# CAD and scene scripts
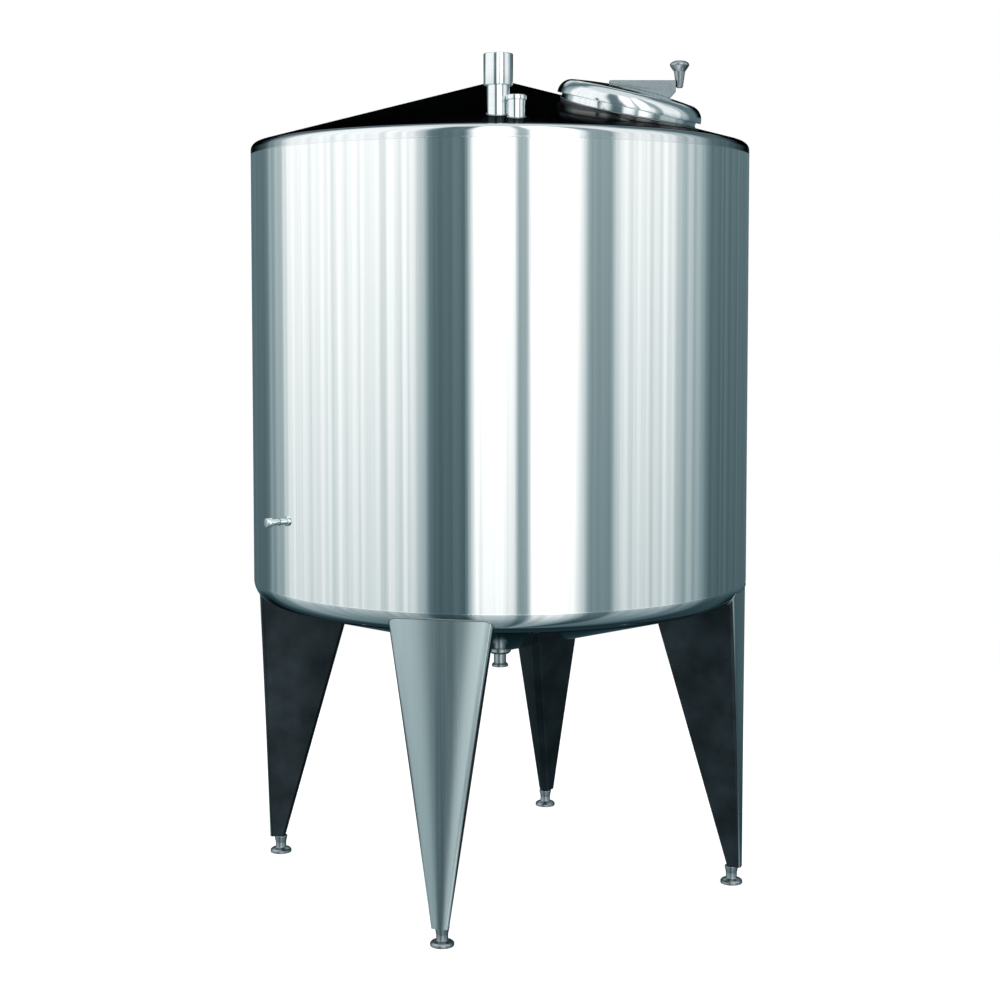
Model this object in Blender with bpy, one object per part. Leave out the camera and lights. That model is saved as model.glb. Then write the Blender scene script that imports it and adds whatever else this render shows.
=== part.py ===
"""Vertical stainless steel storage tank on four tapered sheet legs, with a hinged manway lid on its
conical roof. Metres, +Z up. The origin is on the tank's axis at floor level, and the four legs stand
on the X and Y axes, with the front leg at -Y."""

import math

import bmesh
import bpy
from mathutils import Matrix, Vector

# Body
TANK_RADIUS = 0.750
PLATE = 0.004
WALL_BOTTOM = 0.917
WALL_TOP = 2.1865
ROOF = {"slope": math.radians(15.25), "knuckle": 0.042}
FLOOR = {"slope": math.radians(14.75), "knuckle": 0.059}
WALL_SEGMENTS = 8
STEPS_ROUND = 72
KNUCKLE_STEPS = 5
LID_CROWN_STEPS = 5
LID_KNUCKLE_STEPS = 6
GAP = 0.0003

# Legs, each a closed taper of folded sheet with a curved outer face
LEG_NAMES = ("front", "right", "back", "left")
LEG_OUTER_RADIUS = 0.748
LEG_SHEET = 0.005
LEG_TOP = 0.920
LEG_BOTTOM = 0.0535
LEG_HALF_WIDTH_TOP = 0.156
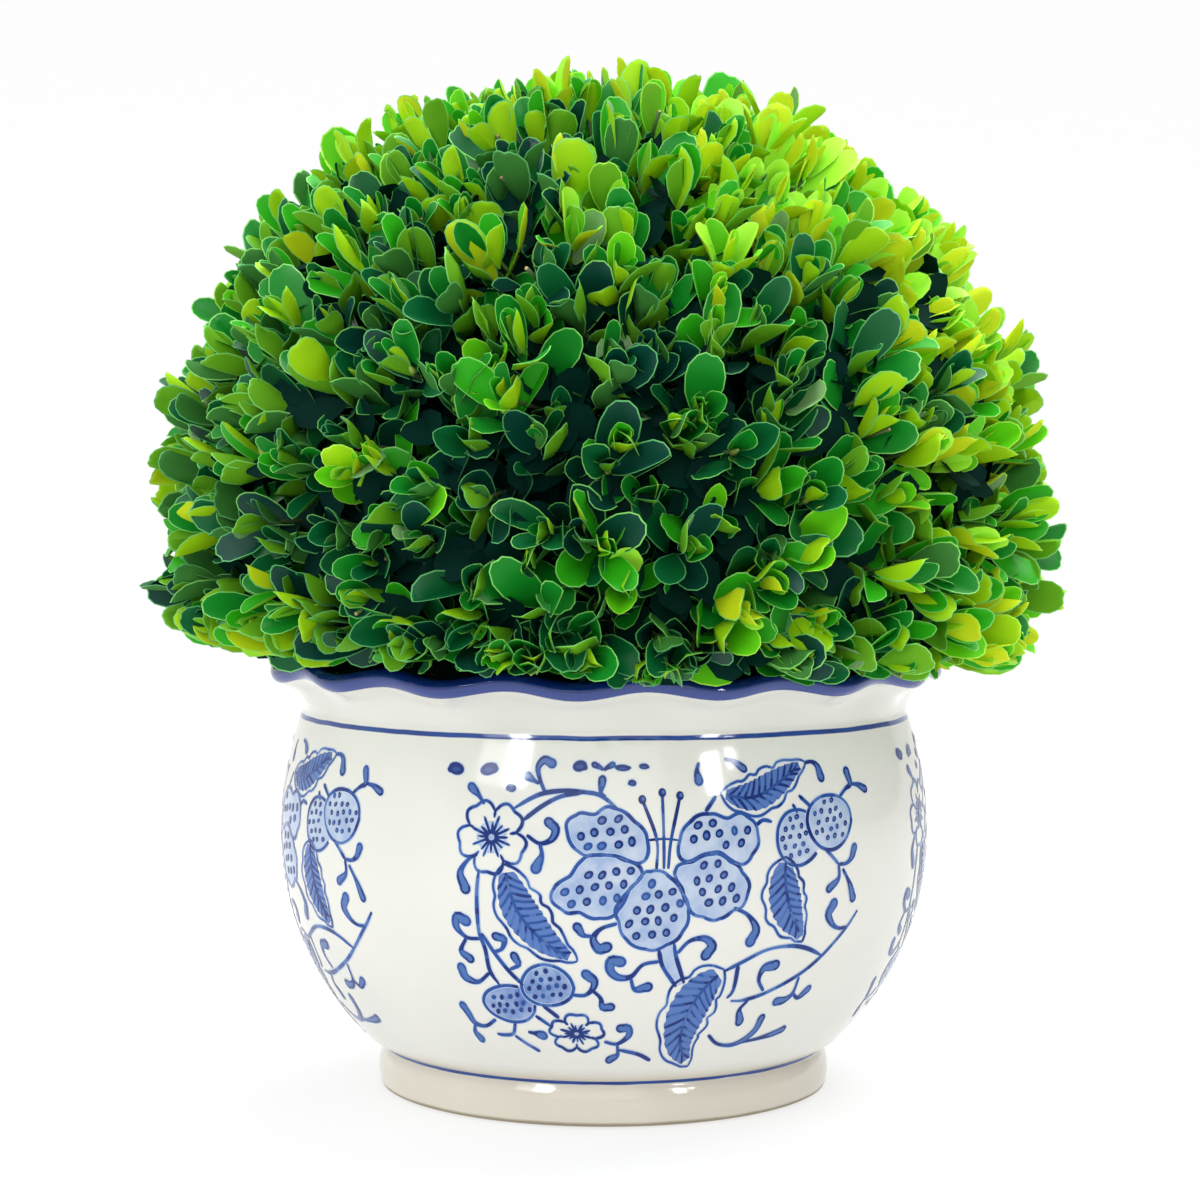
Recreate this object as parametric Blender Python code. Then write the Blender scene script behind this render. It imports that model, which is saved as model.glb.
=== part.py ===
"""A clipped box ball in a glazed pot with a scalloped rim.

Four solids, standing on z = 0 and centred on the Z axis:
    pot           turned body on a foot ring, with a flared rim that waves sixteen times round
    potting_mix   the filling, which carries the stem
    stem          the short trunk, from its root flare to the fork inside the ball
    foliage_ball  the clipped mass: a core, cut clear of the stem, that shoots and leaves stand out of

Sizes are in metres and angles in radians. The front of the pot faces -Y.
"""

import math
import random

import bmesh
import bpy
from mathutils import Matrix, Vector
from mathutils.bvhtree import BVHTree

MM = 0.001
CLEARANCE = 0.3 * MM  # between a piece and the one that carries it

# Pot: a foot ring, a belly of two arcs that meet at the widest level, and a flared rim
POT_STEPS = 64
BELLY_LEVEL = 86.5 * MM
BELLY_RADIUS = 110.0 * MM
LOWER_ARC = 96.0 * MM
UPPER_ARC = 120.0 * MM
FOOT_HEIGHT = 13.5 * MM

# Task
Your output must be the lines of the material above, from the first through the line that contains "GAP = 0.0003", copied exactly. Include both endpoints and nothing else.

# Exercise response
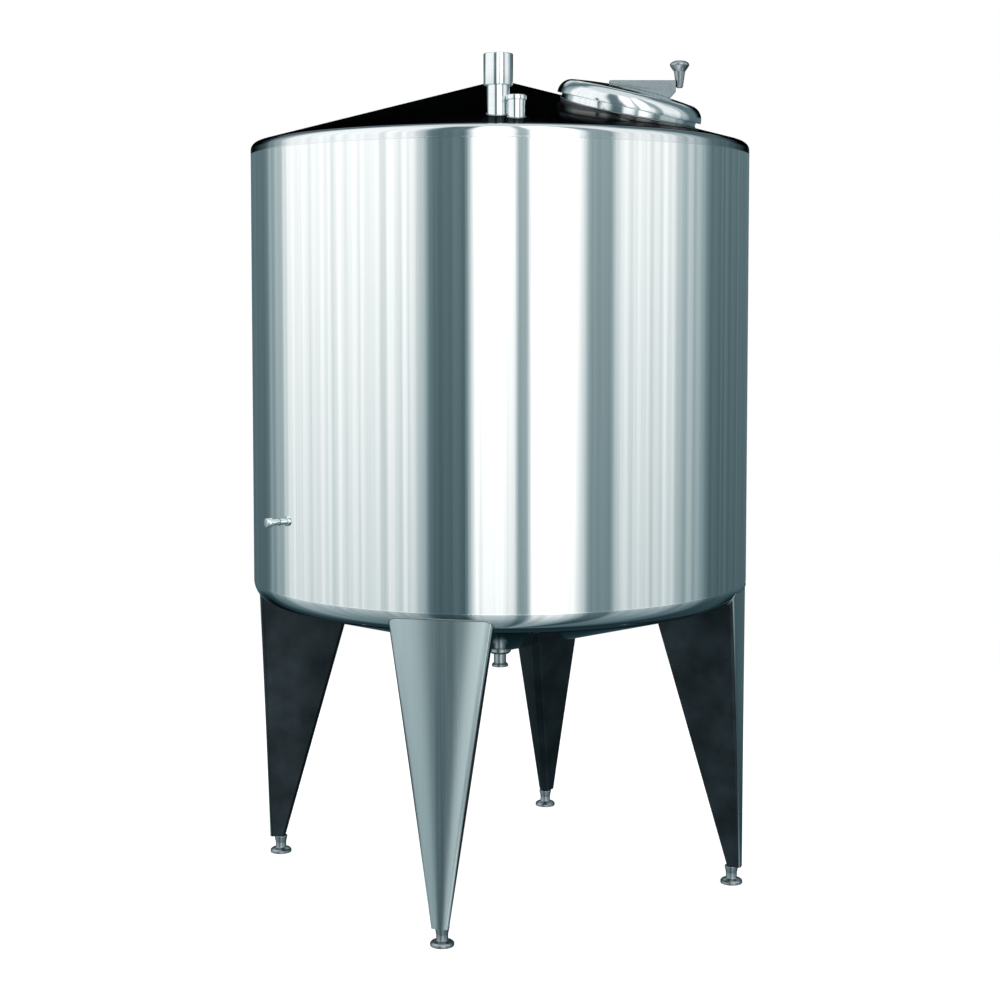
Model this object in Blender with bpy, one object per part. Leave out the camera and lights. That model is saved as model.glb. Then write the Blender scene script that imports it and adds whatever else this render shows.
=== part.py ===
"""Vertical stainless steel storage tank on four tapered sheet legs, with a hinged manway lid on its
conical roof. Metres, +Z up. The origin is on the tank's axis at floor level, and the four legs stand
on the X and Y axes, with the front leg at -Y."""

import math

import bmesh
import bpy
from mathutils import Matrix, Vector

# Body
TANK_RADIUS = 0.750
PLATE = 0.004
WALL_BOTTOM = 0.917
WALL_TOP = 2.1865
ROOF = {"slope": math.radians(15.25), "knuckle": 0.042}
FLOOR = {"slope": math.radians(14.75), "knuckle": 0.059}
WALL_SEGMENTS = 8
STEPS_ROUND = 72
KNUCKLE_STEPS = 5
LID_CROWN_STEPS = 5
LID_KNUCKLE_STEPS = 6
GAP = 0.0003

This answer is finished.